До «Золотой книги» Иноземцев так и не добрался, ему смелости хватило только на первый уровень. Кроме того, Иван Несторович, к своему удивлению, повстречал невообразимое количество знакомых, и случилось ему осознать некоторую степень собственной популярности. Изо всех сил старался в тени держаться, а владельца белоснежной лаборатории, который никогда не спит и живет на одних лишь овощах, продолжая экспериментировать на своем здоровье, учит бесплатно и лечит бесплатно, все равно всюду узнавали, иные своим долгом почитали не только поприветствовать, но представить своим кругам – чиновникам всяческим, инженерам, финансистам, стряпчим. Те расспрашивали Иноземцева про электричество и водопровод, собранный по его чертежам и чуть ли не его руками, про устройство охранной сигнализации, которую он воссоздал по памяти из обрывков газетной заметки, про чудо-плесень расспрашивали, способную враз излечить самые тяжелые хирургические раны и быстро избавить от любой раневой инфекции.

«И откуда только им все это стало известно?» – про себя негодовал Иноземцев.

Сжав зубы, он криво улыбался, на вопросы некоторых, чересчур докучливых, отвечал коротко, тотчас спешил удалиться, совершенно не расположенный говорить о том, в чем, к стыду своему, сам толком не разобрался.

Всего-то и хотел, что поглядеть на хирургический павильон да заглянуть в русский отдел, созданный стараниями Русского технического общества. Глава отдела – Евгений Николаевич Андреев – был одним из пациентов Иноземцева. Иван Несторович все пытался его отговорить от участия, но Евгений Николаевич ни в какую своего доктора не слушал, и, в конце концов, нервы свели того в могилу. Что стало еще одним поводом ненавидеть эту проклятую выставку.

А через неделю, после очередной лекции, к нему подошел один из студентов и, торжественно назвавшись, точно был по меньшей мере принцем крови, стал напрашиваться на частные уроки. Дескать, давно химией увлекается, мечтает заняться усовершенствованием огнестрельного оружия и оружия более устрашающего и даже имеет несколько начатых проектов, с которыми готов поделиться.

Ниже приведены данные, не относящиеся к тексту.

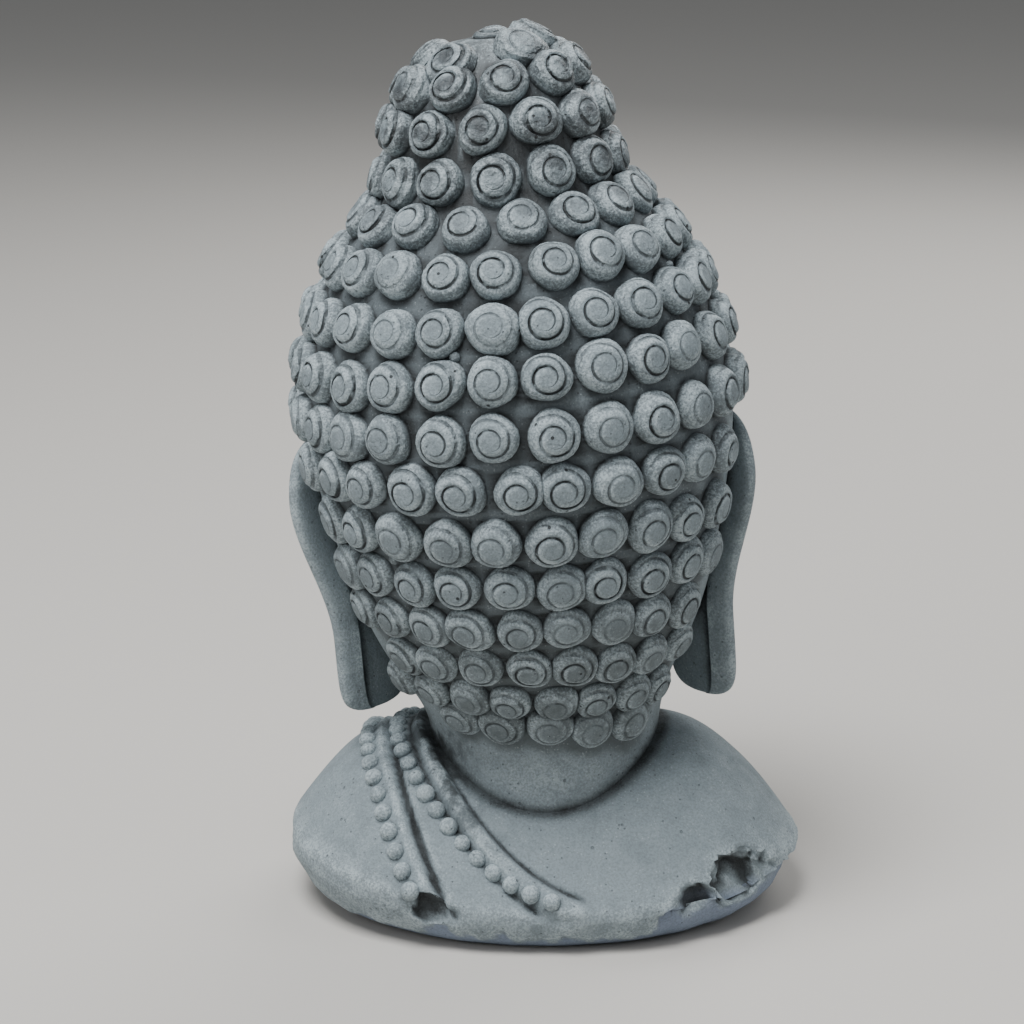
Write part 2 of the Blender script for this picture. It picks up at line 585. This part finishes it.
def shoulder_skin():
    """Rows from inside the neck, over the shoulders to the brim, and under it to the middle of the
    flat.  Relief is added square to the shoulders, and straight sideways below the brim."""
    columns, over = 270, 42
    bearing = np.linspace(-np.pi, np.pi, columns, endpoint=False)
    outward = np.concatenate([[-0.3, -0.12], np.linspace(0.02, 1.0, over - 2)])
    b, o = np.meshgrid(bearing, outward)
    top, brim = shoulder(b, o), shoulder(bearing, 1.0)
    low, cover = under_brim(bearing, brim)
    skin = np.concatenate([top, low])
    is_top = np.concatenate([np.ones(over), np.zeros(len(low))])[:, None]
    shares = np.concatenate([outward, np.ones(len(low))])[:, None]
    turned_down = smooth(shares, LIP_FROM, 1.0)
    push = robe_relief(skin) * smooth(shares, 0.0, 0.1) * is_top * (1 - 0.6 * turned_down)
    push = push + 0.08 * ripple(skin, 22.0, 3) * is_top + 0.25 * ripple(skin, 11.0, 4) * turned_down
    push = push - 1.1 * hanging(bearing) * turned_down ** 2 * is_top
    push[over:] += 0.4 * cover * robe_relief(low) + 0.12 * cover
    sideways = np.stack([np.sin(bearing), np.cos(bearing), np.zeros(columns)], axis=-1)
    away = np.concatenate([shoulder_normal(b, o), np.tile(sideways, (len(low), 1, 1))])
    lifted = skin + push[..., None] * away
    for chip in CHIPS:
        lifted = bitten(lifted, *chip)
    lifted[..., 2] = np.maximum(lifted[..., 2], 0.0)
    lifted[-1, :, 2] = 0.0
    start = np.tile([[[0.0, 0.0, 46.0]]], (1, columns, 1))
    end = np.zeros((1, columns, 3))
    return closed_skin(np.concatenate([start, lifted, end]))


def shoulder_normal(bearing, outward):
    """Outward direction of the shoulders' skin: square to its slopes round and outwards."""
    step = 0.002
    around = shoulder(bearing + step, outward) - shoulder(bearing - step, outward)
    down = shoulder(bearing, outward + step) - shoulder(bearing, np.maximum(outward - step, 0.0))
    normal = np.cross(around, down)
    normal = normal * np.where(normal[..., 2:] < 0, -1.0, 1.0)
    return normal / np.linalg.norm(normal, axis=-1, keepdims=True)


def arc_line(arc, count=4000):
    """Bearing and share outwards along an arc on the shoulders, from its lower end at the back,
    left of the middle, to the brim at the chest."""
    bearing = np.linspace(-0.045, np.pi, count)
    reach = arc[0] * np.sin(bearing) + np.sqrt(np.maximum(arc[1] ** 2 - (arc[0] * np.cos(bearing)) ** 2, 0.0))
    brim = shoulder(bearing, 1.0)
    outward = (reach - NECK_REACH) / (np.hypot(brim[:, 0], brim[:, 1]) - NECK_REACH)
    start = np.argmax(outward < LIP_FROM)
    stop = start + np.argmax(outward[start:] >= LIP_FROM)
    return bearing[start:stop], outward[start:stop]


def bead_skins():
    """Round beads a pitch apart along each arc, set a little into the cloth."""
    skins = []
    for arc in (HEM_BEADS, FLAP_BEADS):
        bearing, outward = arc_line(arc)
        line = shoulder(bearing, outward)
        walked = np.concatenate([[0.0], np.cumsum(np.linalg.norm(np.diff(line, axis=0), axis=-1))])
        steps = np.arange(0.15 * BEAD_PITCH, walked[-1], BEAD_PITCH)
        bearing, outward = np.interp(steps, walked, bearing), np.interp(steps, walked, outward)
        spots = shoulder(bearing, outward)
        spots = spots + shoulder_normal(bearing, outward) * (robe_relief(spots) + 0.1)[:, None]
        for spot in spots:
            skins.append(ball_skin(spot, BEAD_RADIUS * draw.uniform(0.93, 1.05)))
    return skins


# ---- the casting --------------------------------------------------------------------------------
# Everything above is one pour of stone: the forms are joined into one closed skin, the head is
# leaned toward its left shoulder, and the whole is set on its flat underside.
LEAN = math.radians(4.5)
LEAN_PIVOT = 50.0            # height about which the head leans
LEAN_FROM, LEAN_TO = 38.0, 70.0
CURL_GROUPS = 7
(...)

Иноземцев, еще не отошедший от горя после смерти пациента, нелюбезно покосился на юношу, одетого щегольски в белую летнюю визитку, в изящной, едва вошедшей в моду панаме на голове, с тростью и томно-придурковатой улыбкой во все ухоженное, загорелое лицо. Ему двадцати лет, верно, не было. Иван Несторович, разумеется, отверг его предложение. Какие еще, к лешему, частные уроки? С барчуками еще не возился, разжевывая очевидное. Больных уже за две сотни перевалило. Времени нет. Не ночью же учиться. Но студент не отставал, уверяя, что лучшей кандидатуры в учителя ему не сыскать, что платить он намерен две сотни франков за урок. Двести франков?! За статью Иноземцев получал сотню, за лекции нисколько, с большинства больных платы не брал, а меж тем над головой дамокловым мечом висел кредит в три тысячи, в конторе «Ф. и сыновья».